→ SUPPLIED DATA
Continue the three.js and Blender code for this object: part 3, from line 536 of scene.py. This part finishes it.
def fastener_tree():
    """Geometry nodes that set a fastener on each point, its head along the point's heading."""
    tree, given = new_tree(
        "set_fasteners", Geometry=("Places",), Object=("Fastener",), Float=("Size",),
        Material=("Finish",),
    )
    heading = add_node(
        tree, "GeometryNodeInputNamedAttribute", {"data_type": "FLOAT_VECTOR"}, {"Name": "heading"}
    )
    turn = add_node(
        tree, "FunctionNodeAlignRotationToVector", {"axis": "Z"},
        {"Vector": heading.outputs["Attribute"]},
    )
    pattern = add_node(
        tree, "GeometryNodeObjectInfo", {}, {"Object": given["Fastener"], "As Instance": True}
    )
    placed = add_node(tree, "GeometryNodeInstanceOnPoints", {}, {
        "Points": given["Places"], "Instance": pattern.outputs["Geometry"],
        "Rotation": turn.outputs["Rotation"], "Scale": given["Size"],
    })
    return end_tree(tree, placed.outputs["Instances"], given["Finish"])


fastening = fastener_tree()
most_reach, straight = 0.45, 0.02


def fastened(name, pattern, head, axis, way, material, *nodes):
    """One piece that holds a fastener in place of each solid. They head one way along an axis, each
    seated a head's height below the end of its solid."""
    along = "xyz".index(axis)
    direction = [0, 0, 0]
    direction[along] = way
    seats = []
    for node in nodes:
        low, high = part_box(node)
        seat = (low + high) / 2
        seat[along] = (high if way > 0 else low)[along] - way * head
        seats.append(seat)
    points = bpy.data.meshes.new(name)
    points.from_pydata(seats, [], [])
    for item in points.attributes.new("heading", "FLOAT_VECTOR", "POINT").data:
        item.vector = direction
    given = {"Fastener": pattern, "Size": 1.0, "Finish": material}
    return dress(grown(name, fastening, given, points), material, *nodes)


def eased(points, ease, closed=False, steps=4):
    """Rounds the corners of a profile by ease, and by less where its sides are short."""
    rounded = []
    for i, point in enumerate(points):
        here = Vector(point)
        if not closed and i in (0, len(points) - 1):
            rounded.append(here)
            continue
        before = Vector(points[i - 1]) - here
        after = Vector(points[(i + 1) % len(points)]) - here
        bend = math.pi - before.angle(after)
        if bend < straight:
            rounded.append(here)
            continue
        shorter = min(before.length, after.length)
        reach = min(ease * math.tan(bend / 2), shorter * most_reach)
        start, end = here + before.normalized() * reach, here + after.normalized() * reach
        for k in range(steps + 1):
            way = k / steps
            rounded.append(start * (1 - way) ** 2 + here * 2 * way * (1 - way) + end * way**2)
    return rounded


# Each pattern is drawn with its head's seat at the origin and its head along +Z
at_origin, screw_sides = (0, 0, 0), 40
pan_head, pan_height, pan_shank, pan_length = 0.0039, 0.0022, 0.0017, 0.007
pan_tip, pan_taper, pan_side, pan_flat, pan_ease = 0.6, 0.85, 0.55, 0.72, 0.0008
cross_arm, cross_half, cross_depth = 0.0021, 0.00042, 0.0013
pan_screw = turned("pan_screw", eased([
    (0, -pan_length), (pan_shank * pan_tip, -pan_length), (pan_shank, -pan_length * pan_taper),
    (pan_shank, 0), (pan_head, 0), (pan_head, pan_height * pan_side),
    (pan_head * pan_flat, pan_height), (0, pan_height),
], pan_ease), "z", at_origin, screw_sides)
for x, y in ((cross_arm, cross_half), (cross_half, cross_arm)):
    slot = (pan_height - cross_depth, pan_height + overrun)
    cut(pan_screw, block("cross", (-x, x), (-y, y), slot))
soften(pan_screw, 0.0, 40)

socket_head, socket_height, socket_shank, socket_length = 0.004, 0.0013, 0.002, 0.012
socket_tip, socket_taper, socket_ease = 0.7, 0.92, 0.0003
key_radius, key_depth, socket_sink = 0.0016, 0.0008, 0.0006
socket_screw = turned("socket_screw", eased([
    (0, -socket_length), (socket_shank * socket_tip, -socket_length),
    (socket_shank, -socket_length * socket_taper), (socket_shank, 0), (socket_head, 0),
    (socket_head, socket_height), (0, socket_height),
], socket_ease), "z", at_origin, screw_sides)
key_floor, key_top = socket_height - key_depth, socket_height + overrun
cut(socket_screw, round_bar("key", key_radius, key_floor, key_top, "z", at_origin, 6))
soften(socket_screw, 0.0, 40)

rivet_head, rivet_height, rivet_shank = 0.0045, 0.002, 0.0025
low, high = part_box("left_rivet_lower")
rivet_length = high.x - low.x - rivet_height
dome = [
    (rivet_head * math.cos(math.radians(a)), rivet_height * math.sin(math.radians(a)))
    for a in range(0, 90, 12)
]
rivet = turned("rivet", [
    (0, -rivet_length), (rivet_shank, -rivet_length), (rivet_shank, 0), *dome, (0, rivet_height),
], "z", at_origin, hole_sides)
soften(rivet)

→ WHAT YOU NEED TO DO
Write out each line of the data above again, exactly as given.

→ WRITTEN ANSWER
Continue the three.js and Blender code for this object: part 3, from line 536 of scene.py. This part finishes it.
def fastener_tree():
    """Geometry nodes that set a fastener on each point, its head along the point's heading."""
    tree, given = new_tree(
        "set_fasteners", Geometry=("Places",), Object=("Fastener",), Float=("Size",),
        Material=("Finish",),
    )
    heading = add_node(
        tree, "GeometryNodeInputNamedAttribute", {"data_type": "FLOAT_VECTOR"}, {"Name": "heading"}
    )
    turn = add_node(
        tree, "FunctionNodeAlignRotationToVector", {"axis": "Z"},
        {"Vector": heading.outputs["Attribute"]},
    )
    pattern = add_node(
        tree, "GeometryNodeObjectInfo", {}, {"Object": given["Fastener"], "As Instance": True}
    )
    placed = add_node(tree, "GeometryNodeInstanceOnPoints", {}, {
        "Points": given["Places"], "Instance": pattern.outputs["Geometry"],
        "Rotation": turn.outputs["Rotation"], "Scale": given["Size"],
    })
    return end_tree(tree, placed.outputs["Instances"], given["Finish"])


fastening = fastener_tree()
most_reach, straight = 0.45, 0.02


def fastened(name, pattern, head, axis, way, material, *nodes):
    """One piece that holds a fastener in place of each solid. They head one way along an axis, each
    seated a head's height below the end of its solid."""
    along = "xyz".index(axis)
    direction = [0, 0, 0]
    direction[along] = way
    seats = []
    for node in nodes:
        low, high = part_box(node)
        seat = (low + high) / 2
        seat[along] = (high if way > 0 else low)[along] - way * head
        seats.append(seat)
    points = bpy.data.meshes.new(name)
    points.from_pydata(seats, [], [])
    for item in points.attributes.new("heading", "FLOAT_VECTOR", "POINT").data:
        item.vector = direction
    given = {"Fastener": pattern, "Size": 1.0, "Finish": material}
    return dress(grown(name, fastening, given, points), material, *nodes)


def eased(points, ease, closed=False, steps=4):
    """Rounds the corners of a profile by ease, and by less where its sides are short."""
    rounded = []
    for i, point in enumerate(points):
        here = Vector(point)
        if not closed and i in (0, len(points) - 1):
            rounded.append(here)
            continue
        before = Vector(points[i - 1]) - here
        after = Vector(points[(i + 1) % len(points)]) - here
        bend = math.pi - before.angle(after)
        if bend < straight:
            rounded.append(here)
            continue
        shorter = min(before.length, after.length)
        reach = min(ease * math.tan(bend / 2), shorter * most_reach)
        start, end = here + before.normalized() * reach, here + after.normalized() * reach
        for k in range(steps + 1):
            way = k / steps
            rounded.append(start * (1 - way) ** 2 + here * 2 * way * (1 - way) + end * way**2)
    return rounded


# Each pattern is drawn with its head's seat at the origin and its head along +Z
at_origin, screw_sides = (0, 0, 0), 40
pan_head, pan_height, pan_shank, pan_length = 0.0039, 0.0022, 0.0017, 0.007
pan_tip, pan_taper, pan_side, pan_flat, pan_ease = 0.6, 0.85, 0.55, 0.72, 0.0008
cross_arm, cross_half, cross_depth = 0.0021, 0.00042, 0.0013
pan_screw = turned("pan_screw", eased([
    (0, -pan_length), (pan_shank * pan_tip, -pan_length), (pan_shank, -pan_length * pan_taper),
    (pan_shank, 0), (pan_head, 0), (pan_head, pan_height * pan_side),
    (pan_head * pan_flat, pan_height), (0, pan_height),
], pan_ease), "z", at_origin, screw_sides)
for x, y in ((cross_arm, cross_half), (cross_half, cross_arm)):
    slot = (pan_height - cross_depth, pan_height + overrun)
    cut(pan_screw, block("cross", (-x, x), (-y, y), slot))
soften(pan_screw, 0.0, 40)

socket_head, socket_height, socket_shank, socket_length = 0.004, 0.0013, 0.002, 0.012
socket_tip, socket_taper, socket_ease = 0.7, 0.92, 0.0003
key_radius, key_depth, socket_sink = 0.0016, 0.0008, 0.0006
socket_screw = turned("socket_screw", eased([
    (0, -socket_length), (socket_shank * socket_tip, -socket_length),
    (socket_shank, -socket_length * socket_taper), (socket_shank, 0), (socket_head, 0),
    (socket_head, socket_height), (0, socket_height),
], socket_ease), "z", at_origin, screw_sides)
key_floor, key_top = socket_height - key_depth, socket_height + overrun
cut(socket_screw, round_bar("key", key_radius, key_floor, key_top, "z", at_origin, 6))
soften(socket_screw, 0.0, 40)

rivet_head, rivet_height, rivet_shank = 0.0045, 0.002, 0.0025
low, high = part_box("left_rivet_lower")
rivet_length = high.x - low.x - rivet_height
dome = [
    (rivet_head * math.cos(math.radians(a)), rivet_height * math.sin(math.radians(a)))
    for a in range(0, 90, 12)
]
rivet = turned("rivet", [
    (0, -rivet_length), (rivet_shank, -rivet_length), (rivet_shank, 0), *dome, (0, rivet_height),
], "z", at_origin, hole_sides)
soften(rivet)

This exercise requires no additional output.